### DIRECTION
Start at the line containing "x_segments=COLUMNS, y_segments=ROWS, size=0.5)" and stop at the line containing "before = set(bpy.data.objects)"; copy those lines exactly, both ends included, and no others.

## BEGIN

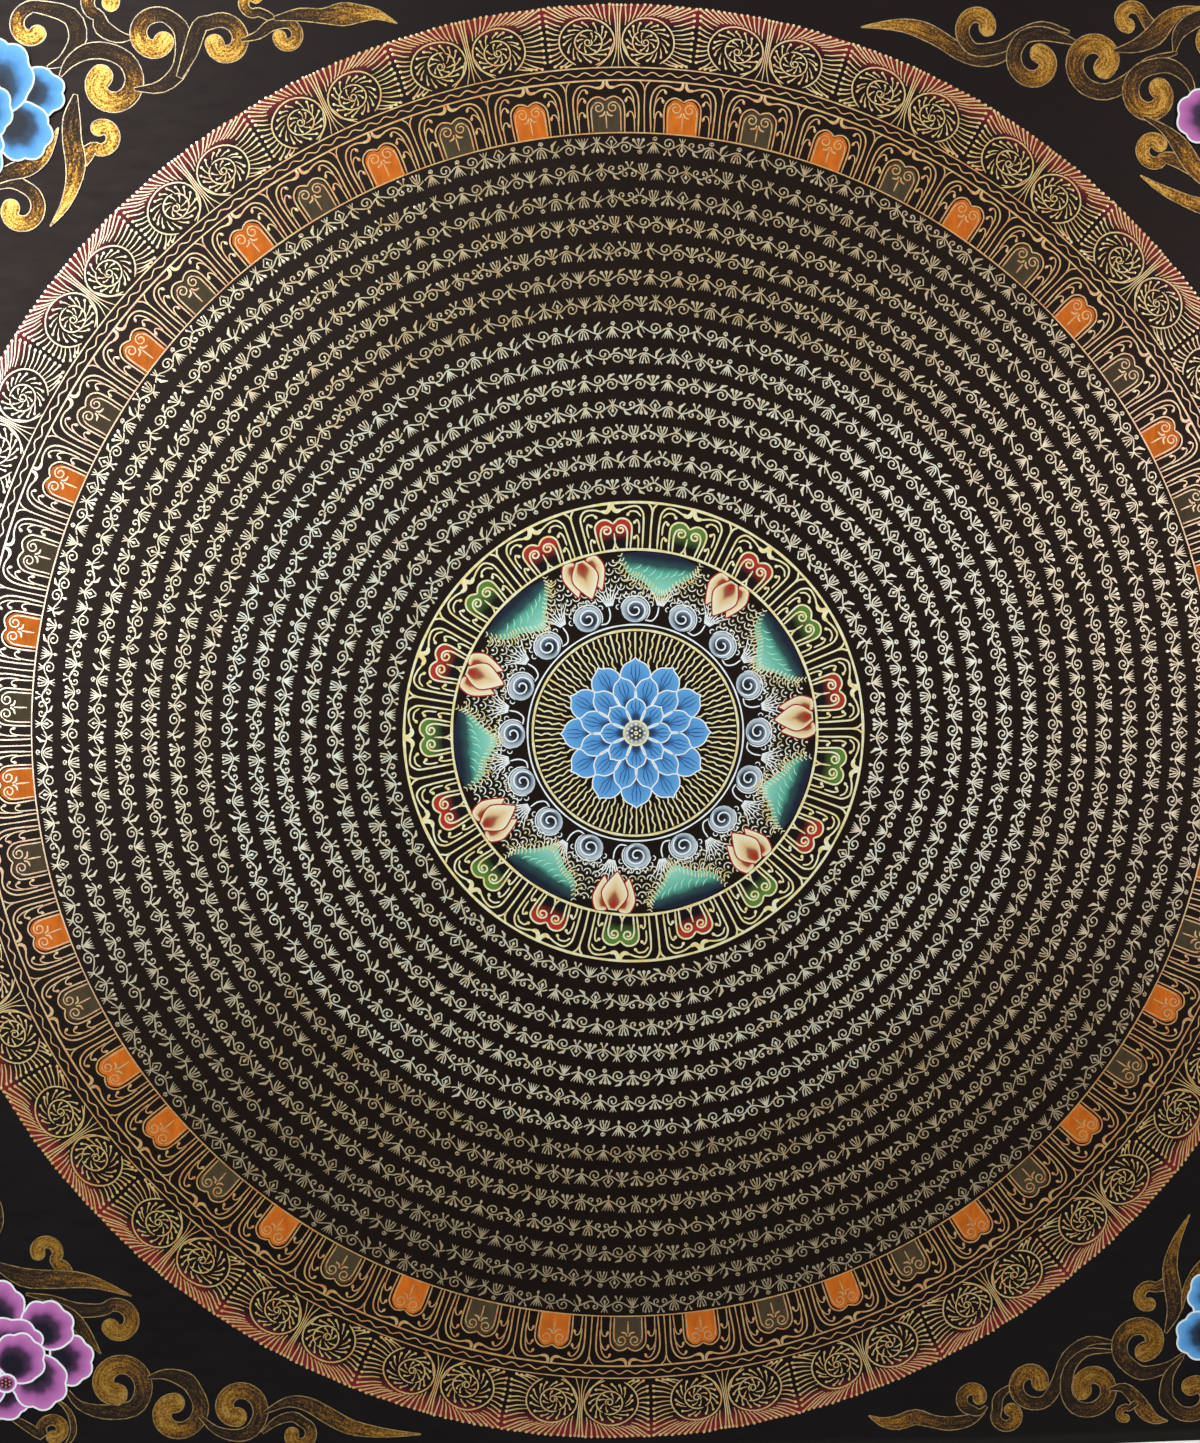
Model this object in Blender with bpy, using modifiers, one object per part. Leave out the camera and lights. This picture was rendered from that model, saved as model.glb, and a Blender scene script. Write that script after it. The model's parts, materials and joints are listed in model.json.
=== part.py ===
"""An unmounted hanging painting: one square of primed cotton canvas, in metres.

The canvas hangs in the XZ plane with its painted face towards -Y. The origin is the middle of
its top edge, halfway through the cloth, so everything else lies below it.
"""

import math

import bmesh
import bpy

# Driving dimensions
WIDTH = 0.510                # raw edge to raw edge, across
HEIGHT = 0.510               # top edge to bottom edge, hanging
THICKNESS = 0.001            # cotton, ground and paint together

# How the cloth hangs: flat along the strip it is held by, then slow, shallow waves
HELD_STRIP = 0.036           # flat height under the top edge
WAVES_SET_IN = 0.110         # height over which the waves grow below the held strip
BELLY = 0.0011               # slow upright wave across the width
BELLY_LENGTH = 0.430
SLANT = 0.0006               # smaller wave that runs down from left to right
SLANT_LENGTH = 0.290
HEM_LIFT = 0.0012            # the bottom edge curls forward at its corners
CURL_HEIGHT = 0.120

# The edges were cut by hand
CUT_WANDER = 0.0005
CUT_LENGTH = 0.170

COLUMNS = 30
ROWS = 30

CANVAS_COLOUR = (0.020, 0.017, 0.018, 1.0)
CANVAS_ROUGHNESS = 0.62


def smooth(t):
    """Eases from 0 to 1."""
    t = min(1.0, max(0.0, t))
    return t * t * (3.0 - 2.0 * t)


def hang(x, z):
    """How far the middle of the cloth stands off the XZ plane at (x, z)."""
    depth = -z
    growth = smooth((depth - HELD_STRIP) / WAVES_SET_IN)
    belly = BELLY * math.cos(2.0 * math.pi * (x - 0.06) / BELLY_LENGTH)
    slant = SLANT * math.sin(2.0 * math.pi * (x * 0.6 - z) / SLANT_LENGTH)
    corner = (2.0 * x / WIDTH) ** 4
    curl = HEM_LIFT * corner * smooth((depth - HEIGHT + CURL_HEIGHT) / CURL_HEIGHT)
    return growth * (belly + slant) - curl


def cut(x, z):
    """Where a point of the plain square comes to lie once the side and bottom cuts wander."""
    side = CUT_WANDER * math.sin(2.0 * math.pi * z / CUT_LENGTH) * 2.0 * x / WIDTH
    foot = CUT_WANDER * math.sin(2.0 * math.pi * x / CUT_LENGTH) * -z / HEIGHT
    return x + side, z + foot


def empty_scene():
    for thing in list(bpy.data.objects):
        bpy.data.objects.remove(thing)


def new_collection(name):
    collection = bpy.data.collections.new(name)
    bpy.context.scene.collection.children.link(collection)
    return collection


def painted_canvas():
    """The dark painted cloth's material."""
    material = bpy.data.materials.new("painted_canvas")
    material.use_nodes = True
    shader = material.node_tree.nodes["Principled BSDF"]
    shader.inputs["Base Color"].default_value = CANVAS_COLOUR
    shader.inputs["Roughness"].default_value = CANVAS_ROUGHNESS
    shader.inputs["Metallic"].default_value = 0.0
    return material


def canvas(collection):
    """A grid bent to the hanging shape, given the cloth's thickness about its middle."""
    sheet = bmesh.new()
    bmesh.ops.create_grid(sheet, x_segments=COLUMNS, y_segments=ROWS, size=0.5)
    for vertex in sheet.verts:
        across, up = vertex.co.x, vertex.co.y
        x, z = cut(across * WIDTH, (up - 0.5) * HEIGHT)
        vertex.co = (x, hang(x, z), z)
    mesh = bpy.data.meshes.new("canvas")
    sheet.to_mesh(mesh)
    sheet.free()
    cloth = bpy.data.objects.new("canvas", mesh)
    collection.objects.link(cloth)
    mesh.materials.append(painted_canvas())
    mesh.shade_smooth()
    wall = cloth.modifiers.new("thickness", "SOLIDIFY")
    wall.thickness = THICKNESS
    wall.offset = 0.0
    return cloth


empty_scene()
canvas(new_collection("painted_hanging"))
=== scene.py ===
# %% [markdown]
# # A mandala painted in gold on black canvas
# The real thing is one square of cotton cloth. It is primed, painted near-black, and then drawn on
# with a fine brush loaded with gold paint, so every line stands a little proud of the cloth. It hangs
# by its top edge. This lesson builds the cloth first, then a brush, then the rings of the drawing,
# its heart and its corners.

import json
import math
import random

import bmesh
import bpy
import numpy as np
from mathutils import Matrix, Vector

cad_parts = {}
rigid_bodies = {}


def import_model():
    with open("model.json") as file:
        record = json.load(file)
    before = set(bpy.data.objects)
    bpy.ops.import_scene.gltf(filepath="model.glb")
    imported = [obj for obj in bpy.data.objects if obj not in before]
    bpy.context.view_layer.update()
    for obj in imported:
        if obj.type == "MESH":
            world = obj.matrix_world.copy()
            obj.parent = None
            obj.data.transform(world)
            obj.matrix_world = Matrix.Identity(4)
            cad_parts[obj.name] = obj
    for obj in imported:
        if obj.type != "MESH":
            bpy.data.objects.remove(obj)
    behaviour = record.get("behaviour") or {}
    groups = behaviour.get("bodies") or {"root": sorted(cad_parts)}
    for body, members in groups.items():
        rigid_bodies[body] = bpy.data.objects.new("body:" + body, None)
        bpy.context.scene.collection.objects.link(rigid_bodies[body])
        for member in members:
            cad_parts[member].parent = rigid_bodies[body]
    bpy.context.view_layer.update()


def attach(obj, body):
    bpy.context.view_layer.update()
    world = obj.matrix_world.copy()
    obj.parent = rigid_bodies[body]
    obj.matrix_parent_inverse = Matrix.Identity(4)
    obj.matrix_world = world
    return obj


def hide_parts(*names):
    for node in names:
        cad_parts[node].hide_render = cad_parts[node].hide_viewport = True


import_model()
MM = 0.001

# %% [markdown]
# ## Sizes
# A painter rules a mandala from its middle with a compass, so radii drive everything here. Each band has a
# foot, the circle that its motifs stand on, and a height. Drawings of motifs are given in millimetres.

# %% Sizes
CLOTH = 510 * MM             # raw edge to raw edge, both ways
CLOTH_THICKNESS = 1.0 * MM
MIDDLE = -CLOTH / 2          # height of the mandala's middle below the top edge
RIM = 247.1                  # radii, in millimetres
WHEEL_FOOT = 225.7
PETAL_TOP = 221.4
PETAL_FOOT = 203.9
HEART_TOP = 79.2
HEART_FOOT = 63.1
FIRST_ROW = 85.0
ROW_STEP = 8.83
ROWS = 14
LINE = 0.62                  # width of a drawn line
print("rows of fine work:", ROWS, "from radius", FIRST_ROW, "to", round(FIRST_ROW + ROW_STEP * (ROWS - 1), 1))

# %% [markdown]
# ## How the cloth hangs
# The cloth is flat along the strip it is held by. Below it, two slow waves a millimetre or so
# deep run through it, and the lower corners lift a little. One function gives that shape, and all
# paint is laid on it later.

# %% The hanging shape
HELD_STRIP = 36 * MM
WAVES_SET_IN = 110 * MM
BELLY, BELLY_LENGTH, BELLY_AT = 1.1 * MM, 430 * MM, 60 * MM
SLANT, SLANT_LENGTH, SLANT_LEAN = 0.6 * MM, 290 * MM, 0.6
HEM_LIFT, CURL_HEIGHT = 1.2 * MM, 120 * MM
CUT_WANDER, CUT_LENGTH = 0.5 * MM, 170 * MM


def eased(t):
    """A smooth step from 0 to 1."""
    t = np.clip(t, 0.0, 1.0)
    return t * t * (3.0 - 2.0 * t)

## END

### TASK RESPONSE
    bmesh.ops.create_grid(sheet, x_segments=COLUMNS, y_segments=ROWS, size=0.5)
    for vertex in sheet.verts:
        across, up = vertex.co.x, vertex.co.y
        x, z = cut(across * WIDTH, (up - 0.5) * HEIGHT)
        vertex.co = (x, hang(x, z), z)
    mesh = bpy.data.meshes.new("canvas")
    sheet.to_mesh(mesh)
    sheet.free()
    cloth = bpy.data.objects.new("canvas", mesh)
    collection.objects.link(cloth)
    mesh.materials.append(painted_canvas())
    mesh.shade_smooth()
    wall = cloth.modifiers.new("thickness", "SOLIDIFY")
    wall.thickness = THICKNESS
    wall.offset = 0.0
    return cloth


empty_scene()
canvas(new_collection("painted_hanging"))
=== scene.py ===
# %% [markdown]
# # A mandala painted in gold on black canvas
# The real thing is one square of cotton cloth. It is primed, painted near-black, and then drawn on
# with a fine brush loaded with gold paint, so every line stands a little proud of the cloth. It hangs
# by its top edge. This lesson builds the cloth first, then a brush, then the rings of the drawing,
# its heart and its corners.

import json
import math
import random

import bmesh
import bpy
import numpy as np
from mathutils import Matrix, Vector

cad_parts = {}
rigid_bodies = {}


def import_model():
    with open("model.json") as file:
        record = json.load(file)
    before = set(bpy.data.objects)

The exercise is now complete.